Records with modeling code
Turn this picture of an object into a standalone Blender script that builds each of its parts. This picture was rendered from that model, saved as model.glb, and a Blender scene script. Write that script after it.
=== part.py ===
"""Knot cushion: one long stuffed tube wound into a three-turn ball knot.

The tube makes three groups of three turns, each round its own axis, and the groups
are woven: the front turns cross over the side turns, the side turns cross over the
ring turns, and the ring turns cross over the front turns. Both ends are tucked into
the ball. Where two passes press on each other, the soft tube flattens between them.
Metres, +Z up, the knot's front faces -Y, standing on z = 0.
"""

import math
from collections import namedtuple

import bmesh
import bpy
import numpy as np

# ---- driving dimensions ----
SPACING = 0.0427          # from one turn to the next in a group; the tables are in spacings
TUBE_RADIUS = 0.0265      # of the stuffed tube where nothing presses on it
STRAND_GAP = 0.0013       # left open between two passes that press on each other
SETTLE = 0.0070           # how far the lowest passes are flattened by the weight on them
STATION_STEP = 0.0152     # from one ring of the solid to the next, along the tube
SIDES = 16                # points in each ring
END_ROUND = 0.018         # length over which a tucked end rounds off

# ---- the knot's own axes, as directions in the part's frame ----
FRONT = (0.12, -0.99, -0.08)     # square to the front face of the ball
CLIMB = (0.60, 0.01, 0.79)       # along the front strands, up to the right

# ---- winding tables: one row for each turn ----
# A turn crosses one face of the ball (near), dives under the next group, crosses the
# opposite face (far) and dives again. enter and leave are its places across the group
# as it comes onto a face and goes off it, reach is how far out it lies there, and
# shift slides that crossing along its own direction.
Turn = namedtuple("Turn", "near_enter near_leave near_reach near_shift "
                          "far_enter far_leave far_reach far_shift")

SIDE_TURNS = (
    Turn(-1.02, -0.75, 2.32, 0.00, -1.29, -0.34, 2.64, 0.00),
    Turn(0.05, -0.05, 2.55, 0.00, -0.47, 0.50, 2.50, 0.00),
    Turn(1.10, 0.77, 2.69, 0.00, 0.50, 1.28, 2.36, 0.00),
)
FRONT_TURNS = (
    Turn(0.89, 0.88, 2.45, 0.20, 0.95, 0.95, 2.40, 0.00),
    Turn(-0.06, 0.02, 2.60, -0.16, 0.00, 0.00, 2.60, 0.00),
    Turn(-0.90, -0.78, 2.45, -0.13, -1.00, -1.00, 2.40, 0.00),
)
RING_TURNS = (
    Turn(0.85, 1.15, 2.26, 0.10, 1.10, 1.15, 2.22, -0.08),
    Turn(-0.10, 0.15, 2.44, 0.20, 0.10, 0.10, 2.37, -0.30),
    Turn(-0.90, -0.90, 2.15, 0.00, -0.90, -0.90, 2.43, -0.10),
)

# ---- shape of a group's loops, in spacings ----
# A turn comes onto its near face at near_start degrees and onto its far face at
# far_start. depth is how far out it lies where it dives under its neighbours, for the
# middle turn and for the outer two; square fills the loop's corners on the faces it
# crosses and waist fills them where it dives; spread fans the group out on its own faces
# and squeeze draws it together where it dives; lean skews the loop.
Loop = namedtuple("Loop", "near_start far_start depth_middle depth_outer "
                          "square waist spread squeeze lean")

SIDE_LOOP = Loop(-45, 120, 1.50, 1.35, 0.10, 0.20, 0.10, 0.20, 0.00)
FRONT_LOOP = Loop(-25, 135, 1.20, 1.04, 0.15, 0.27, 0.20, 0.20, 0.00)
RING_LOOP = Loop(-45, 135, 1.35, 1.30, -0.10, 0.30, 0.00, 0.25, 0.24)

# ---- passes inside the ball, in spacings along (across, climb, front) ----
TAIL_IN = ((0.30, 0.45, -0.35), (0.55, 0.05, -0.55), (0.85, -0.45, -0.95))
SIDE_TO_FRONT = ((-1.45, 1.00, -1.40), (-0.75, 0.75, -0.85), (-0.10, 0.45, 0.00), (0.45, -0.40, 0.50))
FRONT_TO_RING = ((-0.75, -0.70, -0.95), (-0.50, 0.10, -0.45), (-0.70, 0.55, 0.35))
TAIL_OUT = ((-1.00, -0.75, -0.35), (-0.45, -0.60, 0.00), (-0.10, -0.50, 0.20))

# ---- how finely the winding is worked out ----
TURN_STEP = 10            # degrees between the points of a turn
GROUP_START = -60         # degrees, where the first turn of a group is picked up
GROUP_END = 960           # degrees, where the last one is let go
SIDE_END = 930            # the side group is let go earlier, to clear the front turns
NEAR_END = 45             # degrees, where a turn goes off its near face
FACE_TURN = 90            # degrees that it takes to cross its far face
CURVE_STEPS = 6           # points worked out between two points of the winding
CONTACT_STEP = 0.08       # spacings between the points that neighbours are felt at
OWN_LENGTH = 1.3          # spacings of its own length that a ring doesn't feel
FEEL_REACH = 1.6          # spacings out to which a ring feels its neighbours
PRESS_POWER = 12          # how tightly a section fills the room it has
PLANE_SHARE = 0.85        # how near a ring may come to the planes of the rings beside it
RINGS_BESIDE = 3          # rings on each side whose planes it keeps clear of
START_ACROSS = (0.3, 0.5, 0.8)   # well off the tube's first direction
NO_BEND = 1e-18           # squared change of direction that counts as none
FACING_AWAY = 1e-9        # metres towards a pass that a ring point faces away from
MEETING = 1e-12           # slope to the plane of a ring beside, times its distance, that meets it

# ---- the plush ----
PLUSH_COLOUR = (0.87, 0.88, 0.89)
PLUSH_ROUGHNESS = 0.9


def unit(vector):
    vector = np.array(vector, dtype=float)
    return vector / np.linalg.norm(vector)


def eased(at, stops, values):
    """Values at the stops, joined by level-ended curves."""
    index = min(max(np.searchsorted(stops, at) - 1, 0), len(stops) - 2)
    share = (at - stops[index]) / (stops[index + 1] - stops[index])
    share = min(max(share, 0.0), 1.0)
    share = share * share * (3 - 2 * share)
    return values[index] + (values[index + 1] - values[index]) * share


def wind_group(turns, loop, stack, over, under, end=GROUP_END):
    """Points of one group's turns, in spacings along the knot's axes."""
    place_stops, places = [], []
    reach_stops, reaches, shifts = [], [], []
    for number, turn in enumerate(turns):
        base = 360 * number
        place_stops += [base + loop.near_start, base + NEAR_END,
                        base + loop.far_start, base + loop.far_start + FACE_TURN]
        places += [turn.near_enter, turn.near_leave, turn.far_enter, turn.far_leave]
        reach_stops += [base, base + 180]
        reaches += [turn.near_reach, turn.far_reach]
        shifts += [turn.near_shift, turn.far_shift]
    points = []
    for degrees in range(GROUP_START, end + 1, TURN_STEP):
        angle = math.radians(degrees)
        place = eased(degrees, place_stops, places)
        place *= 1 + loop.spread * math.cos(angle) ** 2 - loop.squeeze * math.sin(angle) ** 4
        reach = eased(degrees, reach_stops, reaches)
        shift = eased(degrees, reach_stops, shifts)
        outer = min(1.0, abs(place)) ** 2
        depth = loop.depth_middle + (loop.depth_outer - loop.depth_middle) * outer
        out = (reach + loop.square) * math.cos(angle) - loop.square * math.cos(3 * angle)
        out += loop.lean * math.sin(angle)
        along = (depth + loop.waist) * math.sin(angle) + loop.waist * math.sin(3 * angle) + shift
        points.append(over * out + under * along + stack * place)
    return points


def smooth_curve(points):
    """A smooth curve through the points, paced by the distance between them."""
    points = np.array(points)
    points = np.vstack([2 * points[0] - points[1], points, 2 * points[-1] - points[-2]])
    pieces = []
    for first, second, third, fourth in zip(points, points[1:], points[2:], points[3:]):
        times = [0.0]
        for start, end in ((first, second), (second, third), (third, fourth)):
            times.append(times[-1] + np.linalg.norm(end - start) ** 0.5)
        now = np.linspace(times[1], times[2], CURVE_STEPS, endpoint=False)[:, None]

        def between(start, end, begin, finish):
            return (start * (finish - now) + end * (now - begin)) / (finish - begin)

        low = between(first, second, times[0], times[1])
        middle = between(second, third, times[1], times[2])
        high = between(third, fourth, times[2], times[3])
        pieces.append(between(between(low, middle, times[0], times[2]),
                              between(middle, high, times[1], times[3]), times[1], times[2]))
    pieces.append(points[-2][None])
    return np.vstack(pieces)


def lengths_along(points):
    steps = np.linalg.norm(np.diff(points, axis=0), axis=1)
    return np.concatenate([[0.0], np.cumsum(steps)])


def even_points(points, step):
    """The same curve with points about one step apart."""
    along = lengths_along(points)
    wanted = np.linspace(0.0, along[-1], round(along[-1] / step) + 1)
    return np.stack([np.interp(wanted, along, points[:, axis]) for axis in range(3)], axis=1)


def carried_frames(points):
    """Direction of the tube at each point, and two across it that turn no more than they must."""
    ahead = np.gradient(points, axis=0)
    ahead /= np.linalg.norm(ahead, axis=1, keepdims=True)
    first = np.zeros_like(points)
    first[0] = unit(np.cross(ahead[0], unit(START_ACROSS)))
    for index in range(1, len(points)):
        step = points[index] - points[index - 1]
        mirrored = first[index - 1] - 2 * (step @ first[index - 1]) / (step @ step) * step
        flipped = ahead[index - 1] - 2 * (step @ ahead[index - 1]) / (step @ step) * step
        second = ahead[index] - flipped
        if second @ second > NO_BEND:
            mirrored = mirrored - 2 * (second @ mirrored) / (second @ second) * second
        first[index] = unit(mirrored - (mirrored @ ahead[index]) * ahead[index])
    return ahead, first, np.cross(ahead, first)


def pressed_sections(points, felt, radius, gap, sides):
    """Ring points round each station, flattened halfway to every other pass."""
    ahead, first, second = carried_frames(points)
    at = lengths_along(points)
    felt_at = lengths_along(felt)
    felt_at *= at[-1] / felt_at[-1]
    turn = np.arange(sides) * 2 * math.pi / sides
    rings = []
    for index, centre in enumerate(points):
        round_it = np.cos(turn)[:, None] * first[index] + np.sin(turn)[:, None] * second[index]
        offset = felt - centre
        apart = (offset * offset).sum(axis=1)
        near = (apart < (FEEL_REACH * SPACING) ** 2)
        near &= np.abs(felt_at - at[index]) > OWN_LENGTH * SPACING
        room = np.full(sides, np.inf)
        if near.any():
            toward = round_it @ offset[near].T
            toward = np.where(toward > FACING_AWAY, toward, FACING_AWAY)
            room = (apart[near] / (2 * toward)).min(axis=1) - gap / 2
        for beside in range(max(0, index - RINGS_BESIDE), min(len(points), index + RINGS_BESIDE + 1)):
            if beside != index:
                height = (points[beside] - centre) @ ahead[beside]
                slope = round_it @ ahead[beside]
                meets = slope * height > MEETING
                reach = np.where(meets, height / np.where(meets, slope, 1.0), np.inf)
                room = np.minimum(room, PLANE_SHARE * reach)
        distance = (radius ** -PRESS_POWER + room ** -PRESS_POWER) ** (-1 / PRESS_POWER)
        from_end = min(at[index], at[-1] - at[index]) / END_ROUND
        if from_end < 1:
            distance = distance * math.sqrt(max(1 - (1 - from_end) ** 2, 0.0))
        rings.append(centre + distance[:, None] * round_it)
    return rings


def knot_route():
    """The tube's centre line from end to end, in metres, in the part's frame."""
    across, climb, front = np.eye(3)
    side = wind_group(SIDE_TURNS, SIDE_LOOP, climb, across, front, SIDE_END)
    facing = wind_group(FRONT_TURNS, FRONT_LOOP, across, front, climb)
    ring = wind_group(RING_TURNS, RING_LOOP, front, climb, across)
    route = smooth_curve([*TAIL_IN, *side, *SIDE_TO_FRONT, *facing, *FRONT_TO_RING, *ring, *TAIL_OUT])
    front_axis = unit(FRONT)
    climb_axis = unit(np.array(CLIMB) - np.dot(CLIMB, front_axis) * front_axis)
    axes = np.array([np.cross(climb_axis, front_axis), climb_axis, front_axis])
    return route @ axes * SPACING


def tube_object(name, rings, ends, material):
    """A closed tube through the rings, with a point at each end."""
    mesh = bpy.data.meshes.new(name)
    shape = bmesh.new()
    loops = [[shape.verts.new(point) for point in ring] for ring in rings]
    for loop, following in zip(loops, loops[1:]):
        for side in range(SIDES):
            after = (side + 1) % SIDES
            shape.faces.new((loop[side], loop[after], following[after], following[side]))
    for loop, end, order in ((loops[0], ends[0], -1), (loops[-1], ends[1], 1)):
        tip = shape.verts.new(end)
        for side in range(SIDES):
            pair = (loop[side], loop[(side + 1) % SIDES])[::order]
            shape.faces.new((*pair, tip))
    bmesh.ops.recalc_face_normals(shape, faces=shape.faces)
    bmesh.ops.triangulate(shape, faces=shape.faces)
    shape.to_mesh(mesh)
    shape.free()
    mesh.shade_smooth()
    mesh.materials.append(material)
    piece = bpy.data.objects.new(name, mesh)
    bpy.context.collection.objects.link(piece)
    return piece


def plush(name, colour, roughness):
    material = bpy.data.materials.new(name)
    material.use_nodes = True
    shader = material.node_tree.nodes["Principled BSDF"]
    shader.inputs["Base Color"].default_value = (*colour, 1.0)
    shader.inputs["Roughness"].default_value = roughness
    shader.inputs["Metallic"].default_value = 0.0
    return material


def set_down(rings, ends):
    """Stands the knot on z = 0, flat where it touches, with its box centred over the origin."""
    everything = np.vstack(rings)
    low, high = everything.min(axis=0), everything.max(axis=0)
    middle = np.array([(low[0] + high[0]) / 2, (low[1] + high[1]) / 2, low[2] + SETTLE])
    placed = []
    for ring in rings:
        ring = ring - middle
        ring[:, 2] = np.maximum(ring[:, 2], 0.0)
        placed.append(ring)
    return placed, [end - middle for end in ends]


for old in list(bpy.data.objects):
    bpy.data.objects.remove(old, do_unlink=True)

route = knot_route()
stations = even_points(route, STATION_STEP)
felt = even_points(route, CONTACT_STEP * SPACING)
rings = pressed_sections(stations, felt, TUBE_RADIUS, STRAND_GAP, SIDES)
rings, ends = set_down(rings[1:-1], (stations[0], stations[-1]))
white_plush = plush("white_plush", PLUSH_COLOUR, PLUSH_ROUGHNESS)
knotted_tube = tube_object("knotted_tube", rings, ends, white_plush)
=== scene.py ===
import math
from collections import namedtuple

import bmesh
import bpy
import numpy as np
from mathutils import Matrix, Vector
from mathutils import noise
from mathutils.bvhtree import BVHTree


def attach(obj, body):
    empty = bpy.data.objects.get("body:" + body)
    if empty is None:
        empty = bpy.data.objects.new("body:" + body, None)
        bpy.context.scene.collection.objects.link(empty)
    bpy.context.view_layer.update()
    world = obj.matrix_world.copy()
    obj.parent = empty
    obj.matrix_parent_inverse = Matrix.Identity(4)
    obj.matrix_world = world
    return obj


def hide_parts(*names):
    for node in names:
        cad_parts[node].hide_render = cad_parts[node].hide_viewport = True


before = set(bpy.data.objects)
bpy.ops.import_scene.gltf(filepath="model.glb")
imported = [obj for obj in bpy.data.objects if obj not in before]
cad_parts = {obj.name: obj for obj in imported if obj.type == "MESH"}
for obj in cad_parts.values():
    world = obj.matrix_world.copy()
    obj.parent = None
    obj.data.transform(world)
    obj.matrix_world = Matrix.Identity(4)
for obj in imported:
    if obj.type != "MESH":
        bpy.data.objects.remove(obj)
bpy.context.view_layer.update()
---
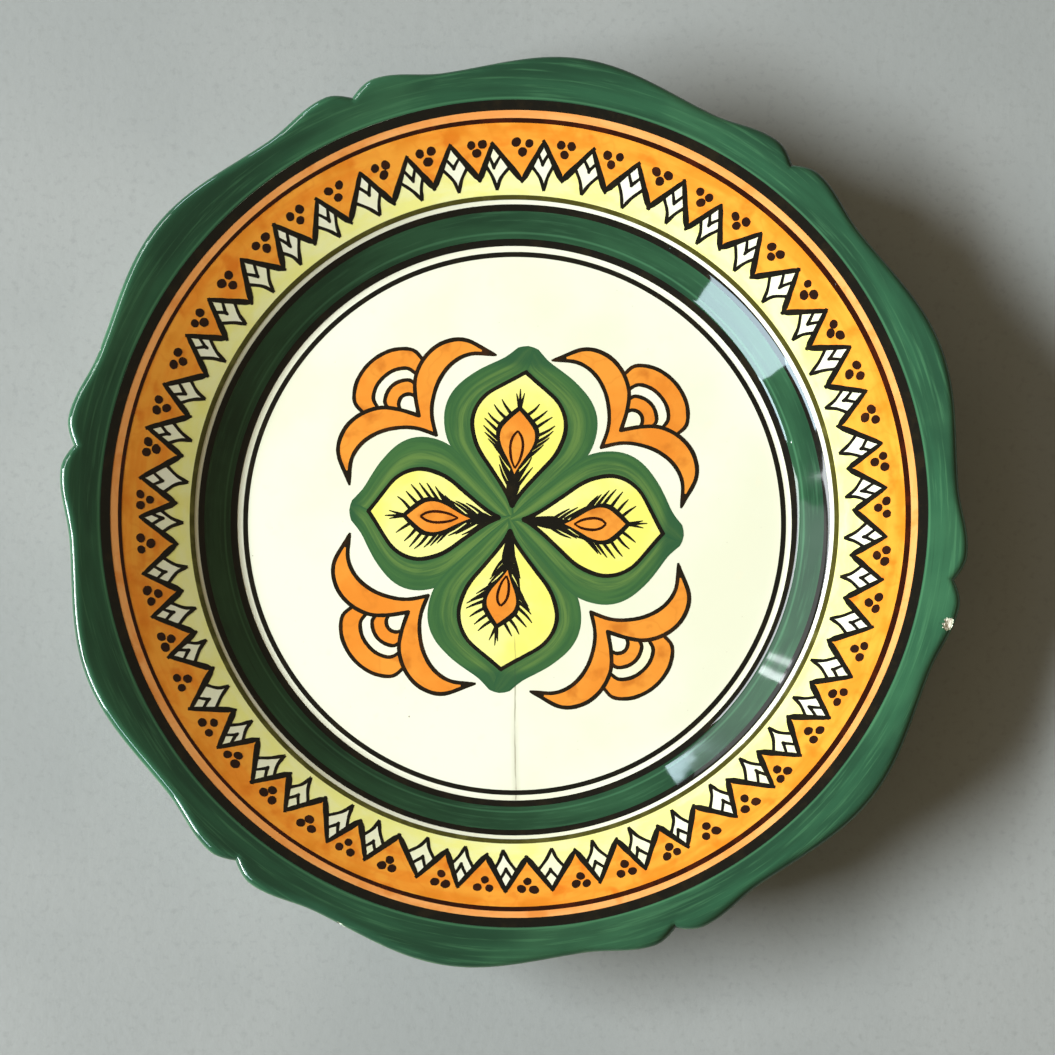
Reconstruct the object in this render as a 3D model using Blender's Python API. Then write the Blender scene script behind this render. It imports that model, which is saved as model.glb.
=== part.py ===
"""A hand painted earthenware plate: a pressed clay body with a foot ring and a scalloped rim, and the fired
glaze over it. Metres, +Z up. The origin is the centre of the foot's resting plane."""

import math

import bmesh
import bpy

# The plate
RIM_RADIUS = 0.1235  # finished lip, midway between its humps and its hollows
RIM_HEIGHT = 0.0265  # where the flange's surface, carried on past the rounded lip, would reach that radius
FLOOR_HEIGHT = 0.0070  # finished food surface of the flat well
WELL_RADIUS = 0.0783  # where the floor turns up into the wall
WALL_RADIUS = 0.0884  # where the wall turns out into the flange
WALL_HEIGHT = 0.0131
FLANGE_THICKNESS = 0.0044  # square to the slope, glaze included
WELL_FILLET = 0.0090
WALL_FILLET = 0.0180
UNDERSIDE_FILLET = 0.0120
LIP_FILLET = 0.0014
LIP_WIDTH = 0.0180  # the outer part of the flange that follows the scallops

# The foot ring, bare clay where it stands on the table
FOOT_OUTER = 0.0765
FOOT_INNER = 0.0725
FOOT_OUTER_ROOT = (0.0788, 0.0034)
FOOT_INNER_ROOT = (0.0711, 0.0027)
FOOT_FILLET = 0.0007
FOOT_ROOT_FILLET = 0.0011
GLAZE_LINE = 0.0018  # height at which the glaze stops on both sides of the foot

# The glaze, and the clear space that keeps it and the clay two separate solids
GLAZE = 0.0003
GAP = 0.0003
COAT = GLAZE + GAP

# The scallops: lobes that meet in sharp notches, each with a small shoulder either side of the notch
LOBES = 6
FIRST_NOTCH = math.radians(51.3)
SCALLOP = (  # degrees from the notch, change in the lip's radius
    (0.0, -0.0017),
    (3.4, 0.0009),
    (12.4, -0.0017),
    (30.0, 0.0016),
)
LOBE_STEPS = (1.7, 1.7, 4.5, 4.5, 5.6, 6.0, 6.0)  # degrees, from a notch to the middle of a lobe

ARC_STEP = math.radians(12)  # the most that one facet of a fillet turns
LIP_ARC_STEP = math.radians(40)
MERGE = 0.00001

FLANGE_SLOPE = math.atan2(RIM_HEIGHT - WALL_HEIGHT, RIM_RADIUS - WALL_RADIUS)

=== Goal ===
Look through the material above and print exactly the lines from the one containing "route = knot_route()" to the one containing "obj.matrix_world = Matrix.Identity(4)", both included, and nothing more.

=== Result of the task ===
route = knot_route()
stations = even_points(route, STATION_STEP)
felt = even_points(route, CONTACT_STEP * SPACING)
rings = pressed_sections(stations, felt, TUBE_RADIUS, STRAND_GAP, SIDES)
rings, ends = set_down(rings[1:-1], (stations[0], stations[-1]))
white_plush = plush("white_plush", PLUSH_COLOUR, PLUSH_ROUGHNESS)
knotted_tube = tube_object("knotted_tube", rings, ends, white_plush)
=== scene.py ===
import math
from collections import namedtuple

import bmesh
import bpy
import numpy as np
from mathutils import Matrix, Vector
from mathutils import noise
from mathutils.bvhtree import BVHTree


def attach(obj, body):
    empty = bpy.data.objects.get("body:" + body)
    if empty is None:
        empty = bpy.data.objects.new("body:" + body, None)
        bpy.context.scene.collection.objects.link(empty)
    bpy.context.view_layer.update()
    world = obj.matrix_world.copy()
    obj.parent = empty
    obj.matrix_parent_inverse = Matrix.Identity(4)
    obj.matrix_world = world
    return obj


def hide_parts(*names):
    for node in names:
        cad_parts[node].hide_render = cad_parts[node].hide_viewport = True


before = set(bpy.data.objects)
bpy.ops.import_scene.gltf(filepath="model.glb")
imported = [obj for obj in bpy.data.objects if obj not in before]
cad_parts = {obj.name: obj for obj in imported if obj.type == "MESH"}
for obj in cad_parts.values():
    world = obj.matrix_world.copy()
    obj.parent = None
    obj.data.transform(world)
    obj.matrix_world = Matrix.Identity(4)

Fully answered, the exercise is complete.